Last updated November 2004

Successful transition to a free market

Since 1989, Poland has been regarded as one of the most successful former Soviet republics to transition from a heavily state-controlled, regulated economy towards a free market. It has succeeded at productively deregulating and privatizing industry, increasing foreign investment, and liberalizing trade, and has seen per capita GDP rise by 25% since undertaking liberalization. Since the opening of the economy, Poland’s share in world imports and exports has risen significantly to its current rank of 25th in world importers and 34th rank in world exporters. [1] Its May 2004 entry into the European Union (EU) will undoubtedly advance its objectives of overall development, particularly in rural areas. Fleshing out its role within the EU is now Poland’s key political and economic objective.

Restrictions on Trade

Poland’s weighted average tariff rate in 2000 was a relatively high 7.4%, although this average was then lowered by the government in order to meet the requirement of the EU’s Common External Tariff (CET) of 1.8%. Poland’s tariff liberalization movement has been on schedule with its WTO commitments, with a strong preference towards its regional European trade partners, which account for three quarters of Poland’s external trade. [1] Poland was the EU 7th largest trading partner before it became a member state. The concentration of Poland’s international trade in European markets does not show signs of diversifying, although the government has recently reached out to China and promised to re-develop economic ties with its former ally. [4]

Agriculture

Agriculture has been Poland’s biggest issue during its EU accession process. The EU does provide substantial subsidies through the Common Agricultural Policy (CAP), however, Poland's low labor and land costs, as well as its extremely large agricultural population of small family farms, present challenges to economic development of industry and have provoked demands from the EU that Poland restructure and reduce its agricultural sector. Poland has responded to the protest of many of its farmers by doubling agricultural assistance from 12% in 1991 to 23% in 1999. [1] As part of its EU accession deal, Poland agreed that it would receive increasing amounts of farm aid over the next ten years in order to reach the same level as older member states by 2014. Though Poland was slated to receive only 25% of current EU farm aid levels starting in December 2004, it negotiated an earlier October start date. [2]

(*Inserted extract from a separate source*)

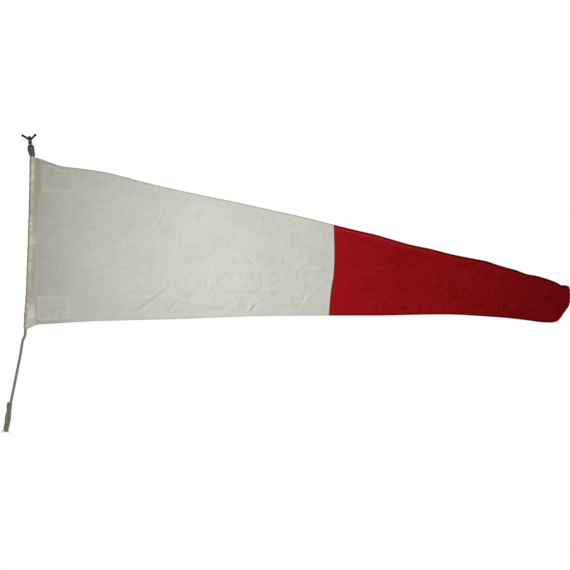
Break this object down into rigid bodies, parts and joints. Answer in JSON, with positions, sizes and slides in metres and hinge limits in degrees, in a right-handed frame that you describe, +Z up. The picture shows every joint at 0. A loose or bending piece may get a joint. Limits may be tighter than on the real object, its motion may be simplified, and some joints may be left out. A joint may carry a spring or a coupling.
{
  "type": "signal pennant",
  "caption": "White and red tapered signal flag with a roped canvas heading, a metal clip at the head and a tail line with an eye at the foot.",
  "frame": {"origin": "centre of the clip's ring hole, where a halyard holds the pennant up", "axes": "+Z up along the hoist, +X from the hoist towards the fly, +Y from the flag's front face to its back face"},
  "size_m": [1.9945, 0.0283, 1.0513],
  "materials": {
    "cast_metal": "dull grey casting",
    "black_cord": "matt braid",
    "hemp_rope": "weathered rope",
    "dark_twine": "tarred twine",
    "heading_canvas": "khaki canvas",
    "white_bunting": "off-white woven bunting",
    "red_bunting": "red woven bunting"
  },
  "bodies": {
    "hoist": {"bolt_rope": "hemp_rope", "head_seizing": "dark_twine", "heading_sleeve": "heading_canvas"},
    "clip": {"flag_clip": "cast_metal", "hanging_cord": "black_cord", "left_stopper_knot": "black_cord", "right_stopper_knot": "black_cord"},
    "white": {"white_panel": "white_bunting", "panel_seam": "white_bunting", "white_top_tabling": "white_bunting", "white_foot_tabling": "white_bunting", "upper_patch_front": "white_bunting", "upper_patch_back": "white_bunting", "lower_patch_front": "white_bunting", "lower_patch_back": "white_bunting"},
    "red": {"red_panel": "red_bunting", "red_top_tabling": "red_bunting", "red_foot_tabling": "red_bunting", "fly_tabling": "red_bunting"},
    "tail": {"tail_line": "hemp_rope", "tail_eye": "hemp_rope", "tail_seizing": "hemp_rope", "left_twine_end": "hemp_rope", "right_twine_end": "hemp_rope"}
  },
  "joints": [
    {"name": "clip_swing", "type": "hinge", "parent": "hoist", "child": "clip", "pos_m": [0.0032, 0, -0.0197], "axis": [0.9936, 0, 0.1132], "range_deg": [-85, 85]},
    {"name": "heading_fold", "type": "hinge", "parent": "hoist", "child": "white", "pos_m": [0.0305, 0, -0.3598], "axis": [0.0362, 0, 0.9993], "range_deg": [-90, 90]},
    {"name": "seam_fold", "type": "hinge", "parent": "white", "child": "red", "pos_m": [1.07155, 0, -0.45789], "axis": [0.0391, 0, 0.9992], "range_deg": [-150, 150]},
    {"name": "tail_swing", "type": "hinge", "parent": "hoist", "child": "tail", "pos_m": [-0.0156, 0, -0.669], "axis": [0, 1, 0], "range_deg": [-75, 75]}
  ]
}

Implications of EU membership

Though joining the EU was widely regarded as a beneficial move for the Polish economy at large, and particularly farmers who have already began to see some of the benefits of increased European agricultural support, some Polish industries stand to suffer from reforms the EU has been proposing in response to international criticism for these very agricultural programs. Brazil and Thailand have both brought WTO cases against the EU for its sugar support policies in the past, and in June 2004 EU trade commissioners proposed liberalizing this industry. Poland is the key opponent of reform within the European community, and is reaching out to other sugar producers like Italy, Spain, and Finland for support in opposing reform. Polish farmers produce more sugar than any other European economy except France and Germany, but its productivity is only half of these counterparts. Liberalization in the sugar market, which would create a 40% decrease in the selling price of sugar, would thus have an especially harmful effect on farmers in Poland. [3]

Future

As privatization and restructuring of the public and agricultural sectors progresses, Poland will possibly be more willing to consider international competition even in such uncompetitive sectors as sugar, however it seems more likely that its position on liberalization of the agricultural sector will develop similarly to that of Switzerland, Norway and Japan, which call for greater concern for non-trade factors such as biodiversity, steady food provision and preservation of the countryside and certain social values.

Poland is also serving as an liaison to former Communist allies in the attempt to bring more countries into the sphere of free global trade; it promised to assist China in developing ties to the EU in June 2004 when Chinese President Jintao visited Poland, and it has led the way for fellow Eastern European countries like the Ukraine, Latvia, Lithuania, and Hungary as they integrate into both the EU and the system of global trade. [4]


[1] WTO Trade Policy Report on Poland, July 2000. http://www.wto.org/english/tratop_e/tpr_e/tp136_e.htm.

[2] “EU considering earlier start to farm aid for new members,” AFX.com 23 August 2004.

[3] “Sugar Poland Sharply Opposed to Brussels' Market Reform Proposals” Polish News Bulletin, 29 June 2004.

[4] “Poland promises China to help its ties with EU,” AFX European Focus, 10 June 2004.